I’m also hauling out the miscellaneous pile of current petticoats, giving them all a good soak in oxygenated bleach (Oxi-clean is my drug of choice), and a nice long line-dry in the sunshine to brighten the fabric. Then we’ll evaluate them: most will need waists reset, tucks and hems adjusted, etc, but I can re-make and re-use my previous labor, saving my new fabric as much as possible. This is only realistic because the previous items were made with good period fabrics and techniques. Those initial investments pay off!
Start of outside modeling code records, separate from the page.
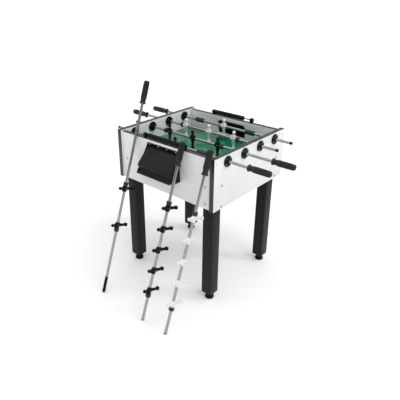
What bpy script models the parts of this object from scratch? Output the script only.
"""Foosball table: an open box on four legs, four fitted player rods, a score counter and a ball box
at each end, and three spare player rods leaning against the near end.

Metres, +Z up, floor at z = 0. Rods run along X. The near end is at -Y, the far end at +Y, and each
of the two ends is the other turned half a turn about Z.
"""

import math

import bmesh
import bpy
from mathutils import Matrix, Vector

GAP = 0.0003  # between two pieces that touch

# Cabinet: the side panels run the full length, and the end panels stand between them.
CABINET_WIDTH = 0.730
CABINET_LENGTH = 0.668
CABINET_TOP = 0.913
CABINET_BOTTOM = 0.615
SIDE_THICKNESS = 0.028
END_THICKNESS = 0.025
END_RECESS = 0.010  # end panel's outer face behind the side panels' ends
END_DROP = 0.007  # end panel's top below the side panels' tops
FIELD_TOP = 0.790
FIELD_THICKNESS = 0.012
GOAL_WIDTH = 0.222
GOAL_HEIGHT = 0.089
GOAL_CORNER_RADIUS = 0.025

# Legs and their levelling feet
LEG_SIZE = 0.067
FOOT_HEIGHT = 0.042
FOOT_PAD_RADIUS = 0.0265
FOOT_PAD_HEIGHT = 0.014
FOOT_NECK_RADIUS = 0.019
FOOT_EDGE = 0.003
STUD_RADIUS = 0.005
STUD_LENGTH = 0.030
STUD_END_ROOM = 0.004

# Player rods
ROD_RADIUS = 0.008
ROD_HEIGHT = 0.085  # axis above the field
ROD_PITCH = 0.150
ROD_STUB = 0.115  # plain end, past the side panel
GOALIE_HANDLE_REACH = 0.130  # from the side panel to the handle
FORWARD_HANDLE_REACH = 0.175
FORWARD_SPACING = 0.185

# Bearings in the side panels
BEARING_RADIUS = 0.030
BEARING_FLANGE = 0.008
BEARING_HUB_RADIUS = 0.0155
BEARING_HUB = 0.004
BEARING_SLEEVE_RADIUS = 0.0140

# Rubber bumpers
BUMPER_RADIUS = 0.0145
BUMPER_LENGTH = 0.019
GOALIE_BUMPER_LENGTH = 0.060
GOALIE_BUMPER_START = 0.166  # from the goalkeeper's middle

# Handles
HANDLE_LENGTH = 0.130
HANDLE_GUARD_RADIUS = 0.019
HANDLE_NECK_RADIUS = 0.0145
HANDLE_RADIUS = 0.017
HANDLE_GRIP_START = 0.034
HANDLE_END_WALL = 0.010

# Players: half widths and half depths at heights from the rod's axis, toes to crown
HUB_RADIUS = 0.0125
HUB_HALF_LENGTH = 0.0185
PLAYER_SECTIONS = (
    (-0.0725, 0.0100, 0.0105),
    (-0.0600, 0.0095, 0.0100),
    (-0.0520, 0.0065, 0.0050),
    (-0.0300, 0.0075, 0.0060),
    (-0.0130, 0.0105, 0.0080),
    (0.0120, 0.0160, 0.0105),
    (0.0210, 0.0110, 0.0070),
    (0.0255, 0.0050, 0.0050),
    (0.0310, 0.0085, 0.0090),
    (0.0410, 0.0095, 0.0105),
    (0.0470, 0.0055, 0.0060),
)

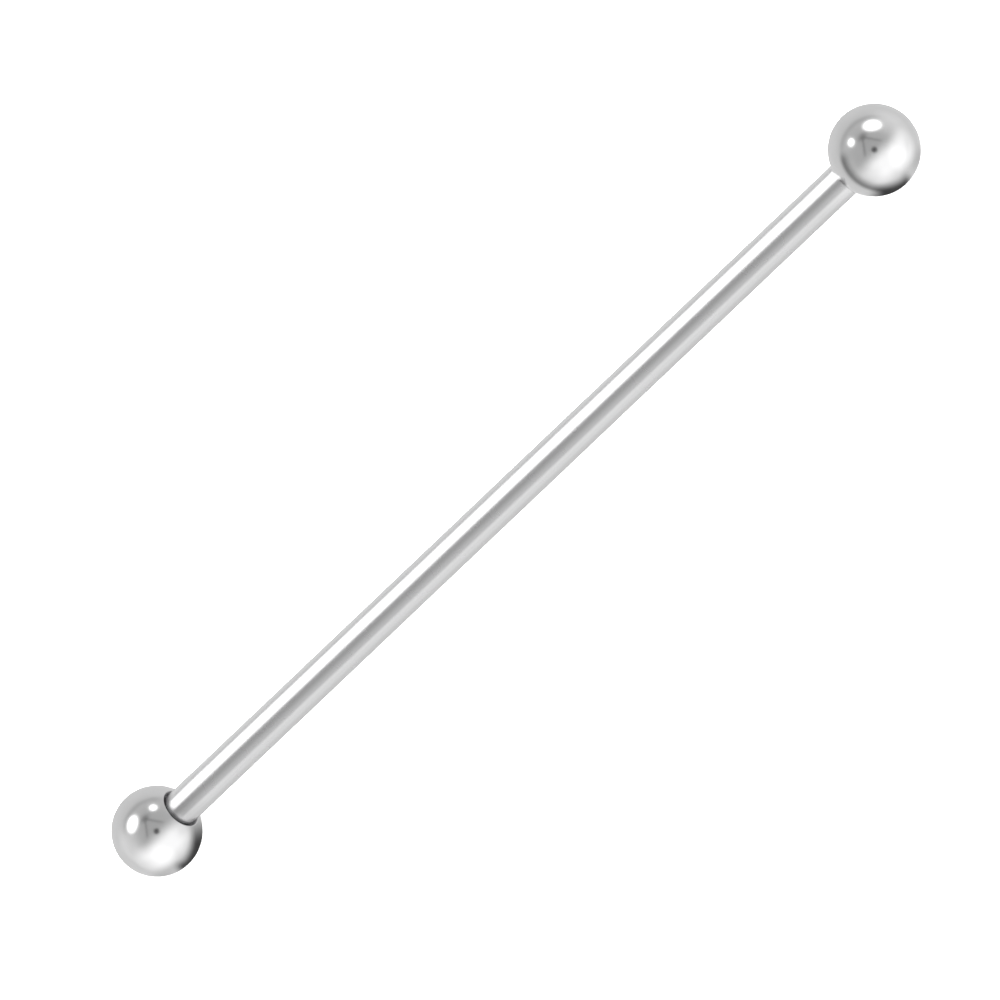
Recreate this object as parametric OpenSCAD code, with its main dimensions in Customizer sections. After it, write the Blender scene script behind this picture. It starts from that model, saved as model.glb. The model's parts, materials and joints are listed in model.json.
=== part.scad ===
// Industrial barbell: a long straight bar of polished steel with a screw-on ball at each end.
// The bar lies along X and rests on its two balls, with the floor at Z = 0.
// Every length is in millimetres.

/* [Bar] */
// Diameter of the polished shaft, which is 14 gauge
bar_d = 1.6; // [1.4:0.05:2.2]
// Length of shaft that shows between the two balls
bar_length = 48; // [16:1:60]

/* [Posts] */
// Outer diameter of the turned-down post at each end of the bar
post_d = 1.2; // [0.8:0.05:1.35]
// Length of a post, from the shaft's shoulder to its tip
post_length = 2.2; // [1.2:0.1:2.7]
// Bevel on the tip of a post
post_bevel = 0.15; // [0.05:0.05:0.3]
// Bevel on the edge of the shaft's shoulder
shoulder_bevel = 0.05; // [0.02:0.01:0.1]

/* [Balls] */
// Diameter of each ball
ball_d = 4; // [3.4:0.1:8]
// Depth of the seat that takes the end of the shaft
seat_depth = 0.2; // [0.16:0.01:0.4]
// Countersink round the mouth of the seat, as wide as it is deep
mouth_bevel = 0.1; // [0.02:0.01:0.14]
// Full angle of the drill point at the blind end of the bore, in degrees
drill_angle = 118; // [90:1:140]

/* [Fits] */
// Gap all round between a post and its bore
bore_gap = 0.03; // [0.01:0.01:0.08]
// Gap all round between the shaft and its seat
seat_gap = 0.04; // [0.02:0.01:0.1]
// Gap between the shaft's shoulder and the floor of the seat
shoulder_gap = 0.02; // [0.01:0.01:0.05]
// Room left between the tip of a post and the blind end of the bore
tip_gap = 0.25; // [0.1:0.05:0.5]

/* [Hidden] */
$fn = 96;

// The cutter starts this far outside the ball, so that the seat is open
cut_past = 0.5;

steel = [0.8, 0.8, 0.81];
ball_steel = [0.72, 0.73, 0.74];

bar_r = bar_d / 2;
post_r = post_d / 2;
ball_r = ball_d / 2;

seat_r = bar_r + seat_gap;
mouth_r = seat_r + mouth_bevel;
bore_r = post_r + bore_gap;
bore_depth = post_length - shoulder_gap + tip_gap;
drill_depth = bore_r / tan(drill_angle / 2);

// Distance from a ball's centre to the plane of its mouth, where the bevel meets the sphere
mouth_offset = sqrt(pow(ball_r, 2) - pow(mouth_r, 2));

// Stations along the bar, measured from its middle
mouth_x = bar_length / 2;
ball_x = mouth_x + mouth_offset;
shoulder_x = mouth_x + seat_depth - shoulder_gap;
tip_x = shoulder_x + post_length;

// One half of the bar's section, from the shaft out to a post's tip
half_section = [
    [bar_r, shoulder_x - shoulder_bevel],
    [bar_r - shoulder_bevel, shoulder_x],
    [post_r, shoulder_x],
    [post_r, tip_x - post_bevel],
    [post_r - post_bevel, tip_x],
    [0, tip_x]
];

// Section of the space inside a ball, from outside its mouth to the drill point
hollow_section = [
    [0, -cut_past],
    [mouth_r + cut_past, -cut_past],
    [seat_r, mouth_bevel],
    [seat_r, seat_depth],
    [bore_r, seat_depth],
    [bore_r, seat_depth + bore_depth],
    [0, seat_depth + bore_depth + drill_depth]
];

function reversed(points) = [for (i = [len(points) - 1:-1:0]) points[i]];
function other_end(points) = [for (p = points) [p.x, -p.y]];

// Turns a section about the bar's axis, with its length starting at a station along X
module turned(section, start_x = 0) {
    translate([start_x, 0, ball_r])
        rotate([0, 90, 0])
            rotate_extrude()
                polygon(section);
}

// A ball with a blind bore, screwed on to the post at the +X end of the bar
module drilled_ball() {
    difference() {
        translate([ball_x, 0, ball_r]) sphere(r = ball_r);
        turned(hollow_section, mouth_x);
    }
}

module bar() {
    color(steel) turned(concat(half_section, reversed(other_end(half_section))));
}

module left_ball() {
    color(ball_steel) mirror([1, 0, 0]) drilled_ball();
}

module right_ball() {
    color(ball_steel) drilled_ball();
}

bar();
left_ball();
right_ball();
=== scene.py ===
"""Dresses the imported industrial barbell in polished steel, on a plain pale studio floor.

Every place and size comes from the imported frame, in metres. The bar lies along X on its two balls. Each
piece is turned on a small Geometry Nodes lathe from its half section, which also cuts the screw threads.
"""
import json
import logging
import math
from collections.abc import Callable
from dataclasses import dataclass
from enum import Enum

import bmesh
import bpy
from mathutils import Matrix, Vector


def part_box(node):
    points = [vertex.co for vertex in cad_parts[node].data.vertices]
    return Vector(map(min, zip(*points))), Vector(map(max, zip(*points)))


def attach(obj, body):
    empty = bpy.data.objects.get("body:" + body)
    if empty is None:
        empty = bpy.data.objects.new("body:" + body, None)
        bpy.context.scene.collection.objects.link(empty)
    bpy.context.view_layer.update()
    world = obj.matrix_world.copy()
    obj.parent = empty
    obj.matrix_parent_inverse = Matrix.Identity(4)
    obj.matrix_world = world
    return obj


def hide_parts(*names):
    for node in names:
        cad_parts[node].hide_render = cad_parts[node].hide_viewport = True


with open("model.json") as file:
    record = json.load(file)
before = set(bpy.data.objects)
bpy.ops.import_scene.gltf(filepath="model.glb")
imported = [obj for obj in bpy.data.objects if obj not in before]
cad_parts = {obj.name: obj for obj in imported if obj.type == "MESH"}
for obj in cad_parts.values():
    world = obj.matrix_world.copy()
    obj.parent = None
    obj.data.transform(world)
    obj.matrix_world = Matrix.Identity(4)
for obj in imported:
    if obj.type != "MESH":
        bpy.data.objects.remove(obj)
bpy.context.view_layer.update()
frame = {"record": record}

MM = 0.001
NOISE_MIDDLE = 0.5
Socket = bpy.types.NodeSocket
log = logging.getLogger("barbell")


class Side(Enum):
    """The two ends of the bar, by the way each one points along X."""

    LEFT = -1
    RIGHT = 1

    @property
    def node(self) -> str:
        """The ball's node in the frame, and its body's name."""
        return f"{self.name.lower()}_ball"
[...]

Another thrift measure is tailoring undergarments to the needs of the individual child. My current 8yo is very slender; chemises made on a full-width of 45″ would drown her tiny frame! Instead, I’ll be cutting her chemise fronts and backs on only 30″ of fabric, and using the remaining 15″ of width to cut bands, sleeves, and frills. Scraps will be used as pieced linings in bodices, too. My goal is to have only the merest scraps of white cotton left!
Plan for Style
My base pattern for the girls’ things is our SA-200 Girls Linens pattern. However, my girls have different stylistic preferences, and we’re also targeting an early-middle 1850s look for our interpretive work this year. So I’ll be modifying the base pieces from the patterns, using different trim options, and otherwise customizing the look to suit both our living history needs, and each girl’s personal style. It’s grand to be able to have a unique look that’s still 100% under the umbrella of Period, Everyday, and Common for the era!
It looks like the fabric is ready to pull off the line and give a quick press… and then it’s on to dressing my girls!